Simulation models consist of the following components: system entities, input variables, performance measures, and functional relationships. Following are the steps to develop a simulation model.

• Step 1 − Identify the problem with an existing system or set requirements of a proposed system.

• Step 2 − Design the problem while taking care of the existing system factors and limitations.

• Step 3 − Collect and start processing the system data, observing its performance and result.

• Step 4 − Develop the model using network diagrams and verify it using various verifications techniques.

• Step 5 − Validate the model by comparing its performance under various conditions with the real system.

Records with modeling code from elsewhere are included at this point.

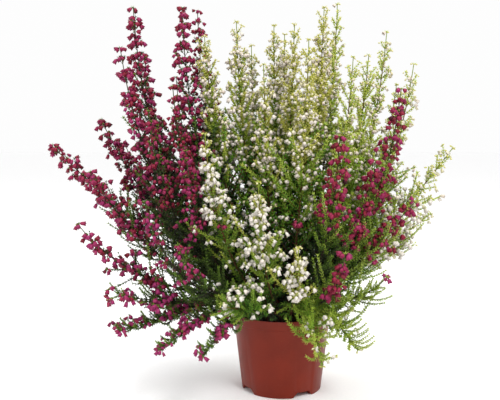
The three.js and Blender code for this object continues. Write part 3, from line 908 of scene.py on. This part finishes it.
def urn_form(levels, radii, sides, end, along, lobe_out=1.0, lobe_length=0.0):
    """A turned shape 1 long and 1 wide: distance from the stalk and radius of its rings, with
    lobes on every second corner of the last one. end is the point that closes the last ring, and
    along says for the first point, each ring and the last point how far down its colour is."""
    levels, radii = (np.repeat(np.array(found)[:, None], sides, axis=1)
                     for found in (levels, radii))
    levels[-1, ::2] += lobe_length
    radii[-1, ::2] *= lobe_out
    return SimpleNamespace(levels=levels, radii=radii, sides=sides, end=end, along=along)


# An open bell with four lobes, whose closing point sits inside and makes the mouth hollow, and a
# bud, a closed egg
BELL = urn_form((0.32, 0.95), (0.43, 0.27), 8, 0.6, [[0, 0.34, 1, 0.1]], 2.25, 0.08)
BUD = urn_form((0.28, 0.7), (0.4, 0.34), 4, 1.0, [[0, 0.3, 0.8, 1]])
OPEN_AGE = 0.42  # a flower is a bud when younger, and opens at this age
# Size of the youngest bud, the age up to which it keeps it, and how fast it grows then
BUD_SIZE = 0.5
BUD_AGE = 0.2
BUD_GROWTH = 1.9
SIZE_SPREAD = (0.82, 1.12)
SLIM_SPREAD = (0.84, 1.16)
STALK_WIDTH = 0.6
STALK_LEAST = 0.5  # share of its length that the stalk of the smallest bud has
STALK_SPREAD = (0.75, 1.35)
STALK_IN_BELL = 0.4
# Way of a stalk and way of its bell: parts along the twig, out from it and down
STALK_WAY = (0.55, 0.85, 0.1)
BELL_WAY = (0.1, 0.8, 0.75)
# Bells nod more with age, from the least share on
NOD_GROWTH = 2
NOD_LEAST = 0.1
SIDE_HINT = 0.01  # keeps a side to turn to where a bell hangs straight down
# How much bells stray in turn, in the way they hang and in tint
BELL_TURN = 0.25
BELL_SWING = 0.28
BELL_TINTING = 0.11


def urns(form, place, heading, aside, length, width, tint, age):
    """Closed turned shapes about each heading: the corner at angle a, radius r and distance z from
    the stalk is at place + (r cos a across + r sin a beside) width + z heading length."""
    across, beside = cross_frame(heading, aside)
    angle = ring_angles(form.sides)
    x, y = form.radii * np.cos(angle), form.radii * np.sin(angle)
    wide, long = width[:, None, None, None], length[:, None, None, None]
    rings = (place[:, None, None] + x[..., None] * across[:, None, None] * wide
             + y[..., None] * beside[:, None, None] * wide
             + form.levels[..., None] * heading[:, None, None] * long)
    end = place + heading * (form.end * length)[:, None]
    return ring_bodies(rings, place, end, 0, form.along, tint[:, None], age[:, None])


def clusters(place, ahead, across, beside, turn_by, counts, age, tint, look, rng):
    """Bells that nod in a cluster round each place: a stalk that goes out and along the twig, and
    a bell that hangs from it, out and down. Gives the batches of stalks, open bells and buds."""
    owner, rank = spread_counts(counts)
    total = len(owner)
    turn = turn_by[owner] + 2 * math.pi * rank / np.maximum(counts[owner], 1)
    turn = turn + rng.normal(0, BELL_TURN, total)
    start, ahead, out = place[owner], ahead[owner], turned(across[owner], beside[owner], turn)
    age = np.clip(age[owner] + rng.normal(0, look.age_spread, total), 0, 1)
    size = BUD_SIZE + (1 - BUD_SIZE) * np.clip((age - BUD_AGE) * BUD_GROWTH, 0, 1)
    size = size * rng.uniform(*SIZE_SPREAD, total)
    reach = look.stalk * (STALK_LEAST + (1 - STALK_LEAST) * size)
    reach = (reach * rng.uniform(*STALK_SPREAD, total))[:, None]
    along, away, down = STALK_WAY
    end = start + unit(along * ahead + away * out - down * UP) * reach
    swing = rng.normal(0, BELL_SWING, (total, 3))
    along, away, down = BELL_WAY
    nod = down * np.clip(NOD_GROWTH * age, NOD_LEAST, 1)[:, None]
    hang = unit(away * out - nod * UP + along * ahead + swing)
    tint = np.clip(tint[owner] + rng.normal(0, BELL_TINTING, total), 0, 1)
    stalks = spikes(start, end + STALK_IN_BELL * hang, unit(end + STALK_IN_BELL * hang - start),
                    np.cross(end - start, UP) + SIDE_HINT * out, STALK_WIDTH, 1, tint[:, None])
    slim = rng.uniform(*SLIM_SPREAD, total)
    parts = (end, hang, np.cross(hang, UP) + SIDE_HINT * out, look.bell * size * slim,
             look.bell_width * size / slim, tint, age)
    return [stalks, *(urns(form, *(part[chosen] for part in parts))
                      for form, chosen in ((BELL, age >= OPEN_AGE), (BUD, age < OPEN_AGE)))]


# Hue of a spray's bells, from old to fresh. Magenta bells are fresher at the left, most of all low
# down there, and the ones at the right are all alike
USUAL_HUE = 0.45
HUE_SPREAD = 0.1
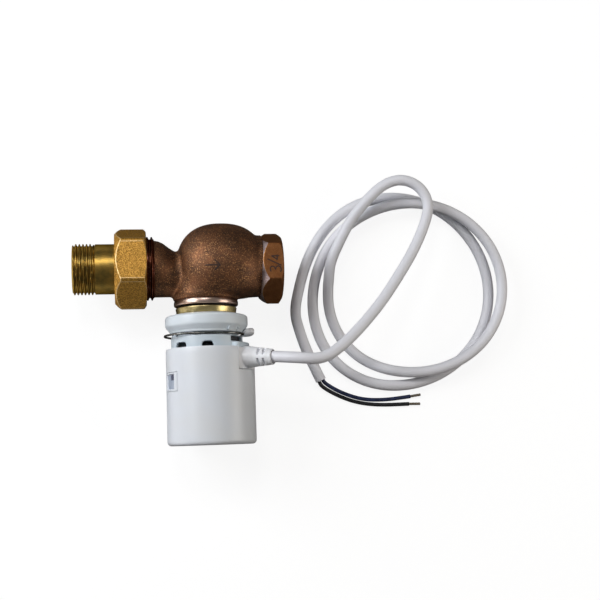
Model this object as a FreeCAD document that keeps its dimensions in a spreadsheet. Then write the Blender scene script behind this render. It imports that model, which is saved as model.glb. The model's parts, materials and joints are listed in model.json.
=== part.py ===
import FreeCAD, Part
import Sketcher
import math
import os

# Thermoelectric valve, lying on its side on a flat surface: a bronze globe valve with a union tail, and a
# normally closed wax actuator clipped under its bonnet, with a two-core cord that ends in stripped cores.
# Millimetres. +X runs along the pipe from the union tail to the hexagon end, -Y along the spindle towards the
# actuator's closed end, +Z up. Every piece is drawn about the valve's centre, where the pipe axis meets the
# spindle axis, and is then moved by one placement into the part's frame. "Depth" is the distance from the
# pipe axis along -Y.

os.makedirs("parts", exist_ok=True)
Vec = FreeCAD.Vector
doc = FreeCAD.newDocument("thermoelectric_valve")

# Driving sizes

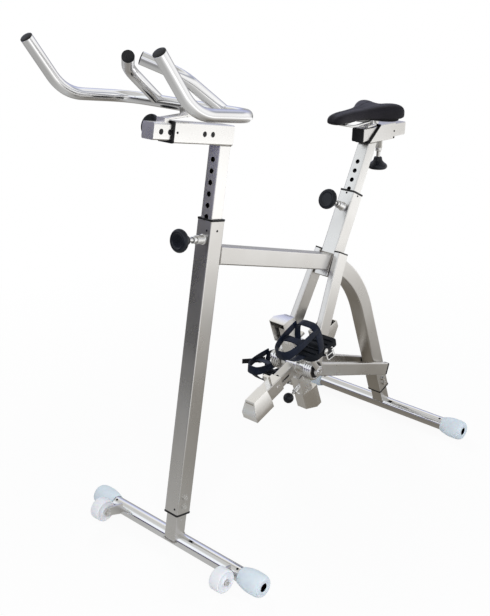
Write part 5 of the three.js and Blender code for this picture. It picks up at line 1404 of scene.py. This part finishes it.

• Step 6 − Create a document of the model for future use, which includes objectives, assumptions, input variables and performance in detail.

• Step 7 − Select an appropriate experimental design as per requirement.

• Step 8 − Induce experimental conditions on the model and observe the result.

## Performing Simulation Analysis

Following are the steps to perform simulation analysis.

• Step 1 − Prepare a problem statement.

• Step 2 − Choose input variables and create entities for the simulation process. There are two types of variables - decision variables and uncontrollable variables. Decision variables are controlled by the programmer, whereas uncontrollable variables are the random variables.

• Step 3 − Create constraints on the decision variables by assigning it to the simulation process.

• Step 4 − Determine the output variables.

• Step 5 − Collect data from the real-life system to input into the simulation.

• Step 6 − Develop a flowchart showing the progress of the simulation process.

• Step 7 − Choose an appropriate simulation software to run the model.

• Step 8 − Verify the simulation model by comparing its result with the real-time system.

• Step 9 − Perform an experiment on the model by changing the variable values to find the best solution.

• Step 10 − Finally, apply these results into the real-time system.

## Modelling & Simulation ─ Advantages

Following are the advantages of using Modelling and Simulation −

• Easy to understand − Allows to understand how the system really operates without working on real-time systems.

• Easy to test − Allows to make changes into the system and their effect on the output without working on real-time systems.

• Easy to upgrade − Allows to determine the system requirements by applying different configurations.

• Easy to identifying constraints − Allows to perform bottleneck analysis that causes delay in the work process, information, etc.

• Easy to diagnose problems − Certain systems are so complex that it is not easy to understand their interaction at a time. However, Modelling & Simulation allows to understand all the interactions and analyze their effect. Additionally, new policies, operations, and procedures can be explored without affecting the real system.

## Modelling & Simulation ─ Disadvantages

Following are the disadvantages of using Modelling and Simulation −

• Designing a model is an art which requires domain knowledge, training and experience.

• Operations are performed on the system using random number, hence difficult to predict the result.

• Simulation requires manpower and it is a time-consuming process.

• Simulation results are difficult to translate. It requires experts to understand.

• Simulation process is expensive.

## Modelling & Simulation ─ Application Areas

Modelling & Simulation can be applied to the following areas − Military applications, training & support, designing semiconductors, telecommunications, civil engineering designs & presentations, and E-business models.

Additionally, it is used to study the internal structure of a complex system such as the biological system. It is used while optimizing the system design such as routing algorithm, assembly line, etc. It is used to test new designs and policies. It is used to verify analytic solutions.